> [STORED DATA]

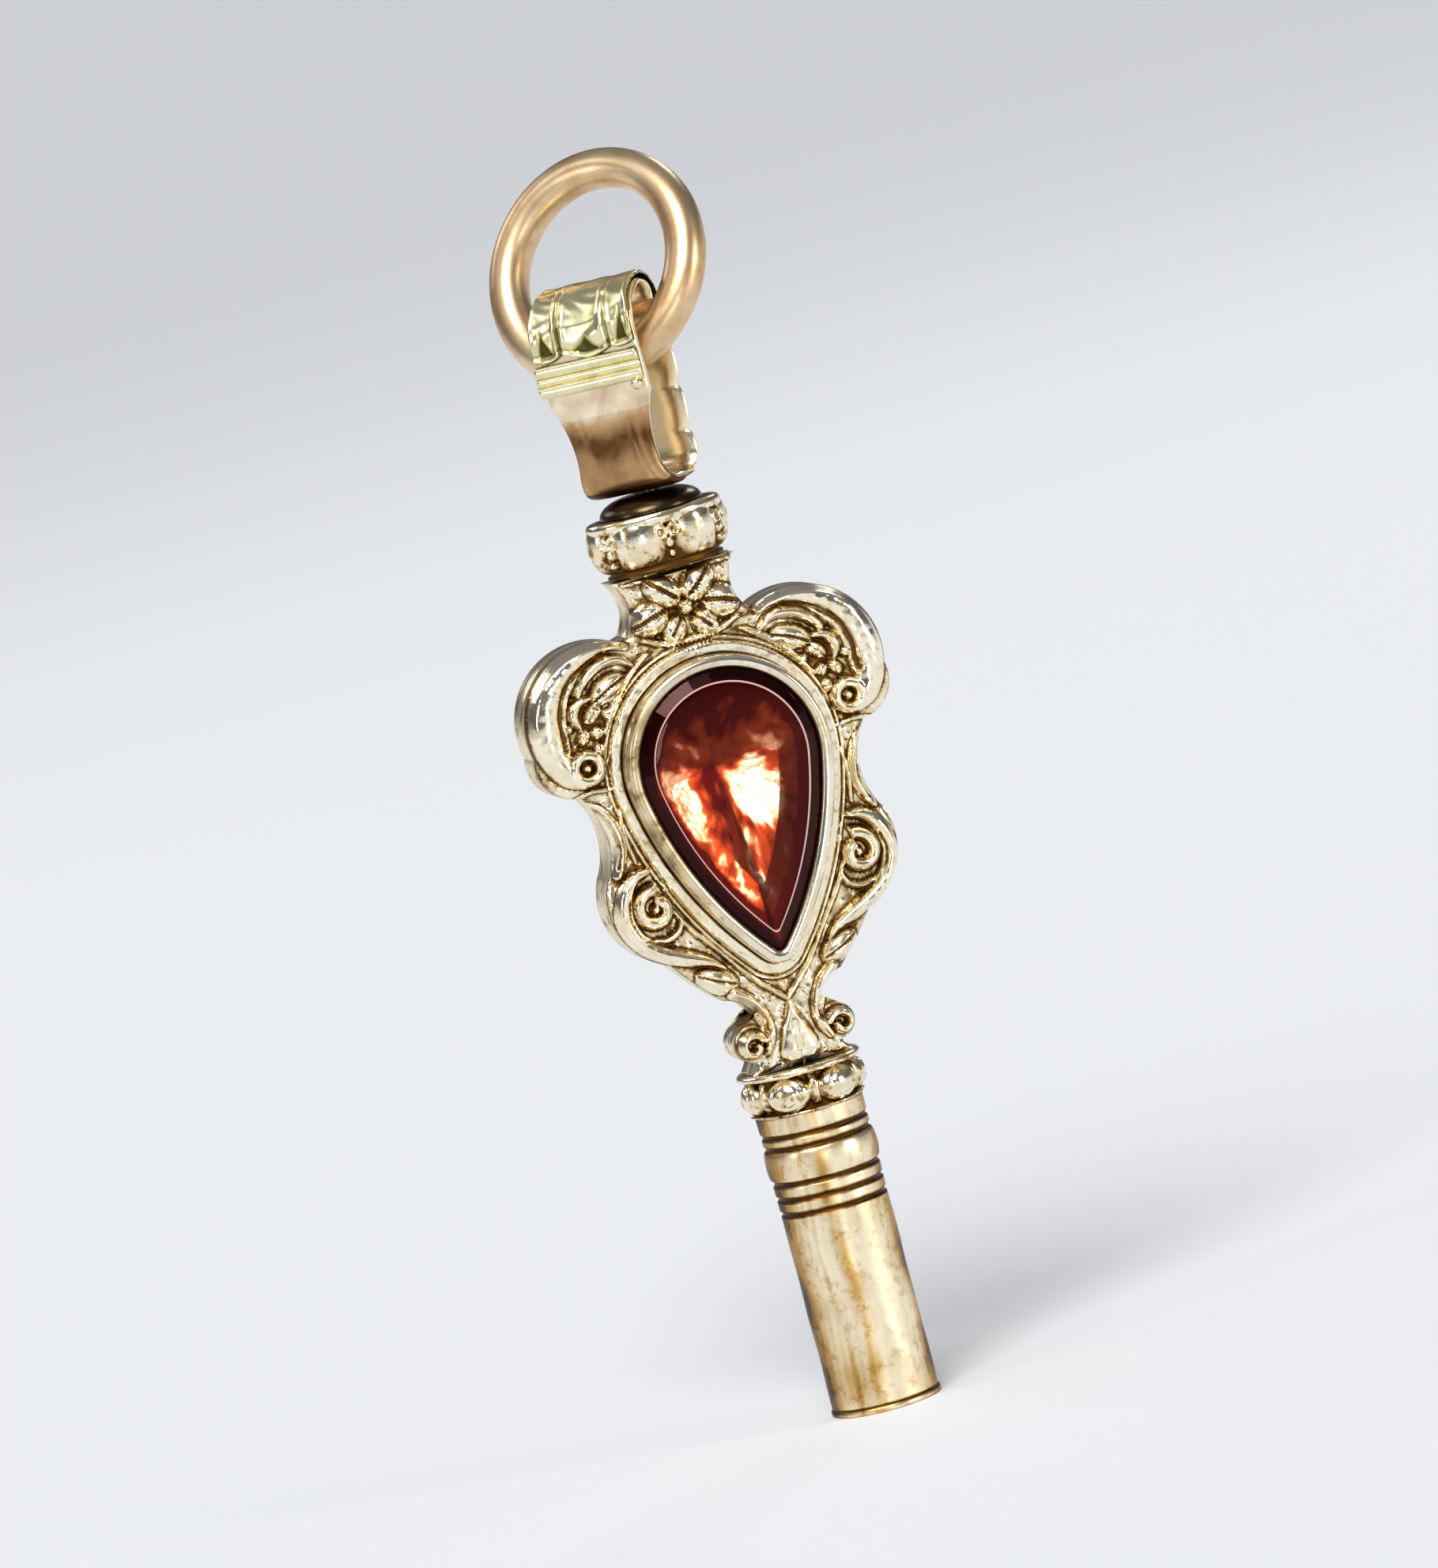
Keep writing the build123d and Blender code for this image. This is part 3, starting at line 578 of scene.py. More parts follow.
# %% Flower on the neck
def neck_flower(x, z):
    """A swag over the setting, a line under the crown, and half a flower between them: three
    grooved petals beside its bud."""
    forms = [
        band(x, z, [(0, 21.78, 0.07), (0.7, 21.82, 0.09), (1.35, 22.06, 0.07)], 0.3),
        dome(x, z, (0.0, 22.66), (0.22, 0.2), 0.6),
        band(x, z, [(0, 23.66, 0.07), (1.5, 23.66, 0.07)], 0.24),
    ]
    # Each petal: middle, half lengths, height, turn, its groove's points, half width and depth
    for middle, half, tall, turn, line, width, depth in (
            ((0.5, 23.24), (0.6, 0.44), 0.56, 48, [(0.2, 22.98), (0.55, 23.3), (0.82, 23.55)],
             0.07, 0.2),
            ((1.02, 22.58), (0.56, 0.48), 0.58, -12, [(0.58, 22.72), (1.05, 22.62), (1.48, 22.45)],
             0.08, 0.2),
            ((0.44, 22.12), (0.44, 0.36), 0.48, -50, [(0.15, 22.45), (0.55, 22.0)], 0.06, 0.16)):
        forms.append(dome(x, z, middle, half, tall, turn) - groove(x, z, line, width, depth))
    return np.maximum.reduce(forms)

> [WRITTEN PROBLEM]
Set every line of the listing down word for word.

> [WRITTEN RESPONSE]
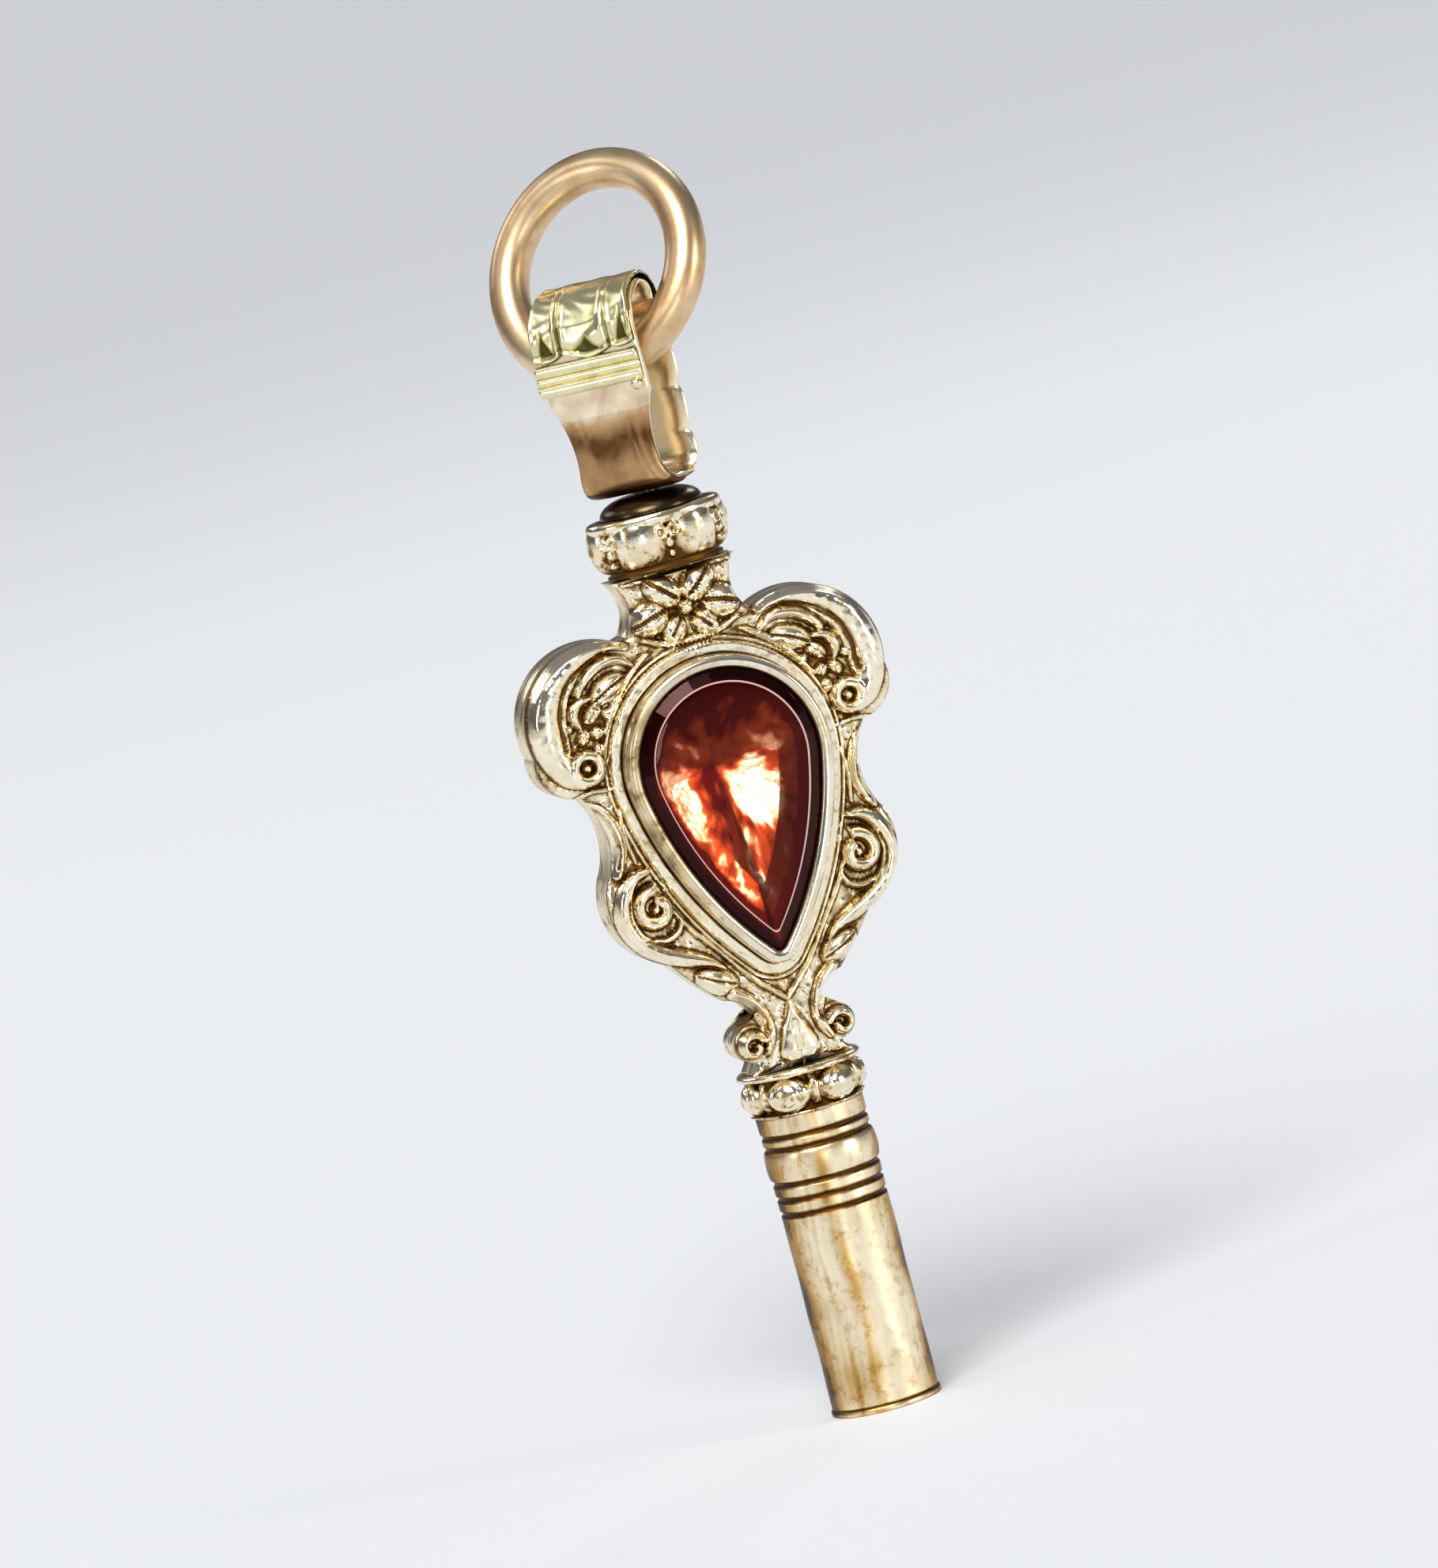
Keep writing the build123d and Blender code for this image. This is part 3, starting at line 578 of scene.py. More parts follow.
# %% Flower on the neck
def neck_flower(x, z):
    """A swag over the setting, a line under the crown, and half a flower between them: three
    grooved petals beside its bud."""
    forms = [
        band(x, z, [(0, 21.78, 0.07), (0.7, 21.82, 0.09), (1.35, 22.06, 0.07)], 0.3),
        dome(x, z, (0.0, 22.66), (0.22, 0.2), 0.6),
        band(x, z, [(0, 23.66, 0.07), (1.5, 23.66, 0.07)], 0.24),
    ]
    # Each petal: middle, half lengths, height, turn, its groove's points, half width and depth
    for middle, half, tall, turn, line, width, depth in (
            ((0.5, 23.24), (0.6, 0.44), 0.56, 48, [(0.2, 22.98), (0.55, 23.3), (0.82, 23.55)],
             0.07, 0.2),
            ((1.02, 22.58), (0.56, 0.48), 0.58, -12, [(0.58, 22.72), (1.05, 22.62), (1.48, 22.45)],
             0.08, 0.2),
            ((0.44, 22.12), (0.44, 0.36), 0.48, -50, [(0.15, 22.45), (0.55, 22.0)], 0.06, 0.16)):
        forms.append(dome(x, z, middle, half, tall, turn) - groove(x, z, line, width, depth))
    return np.maximum.reduce(forms)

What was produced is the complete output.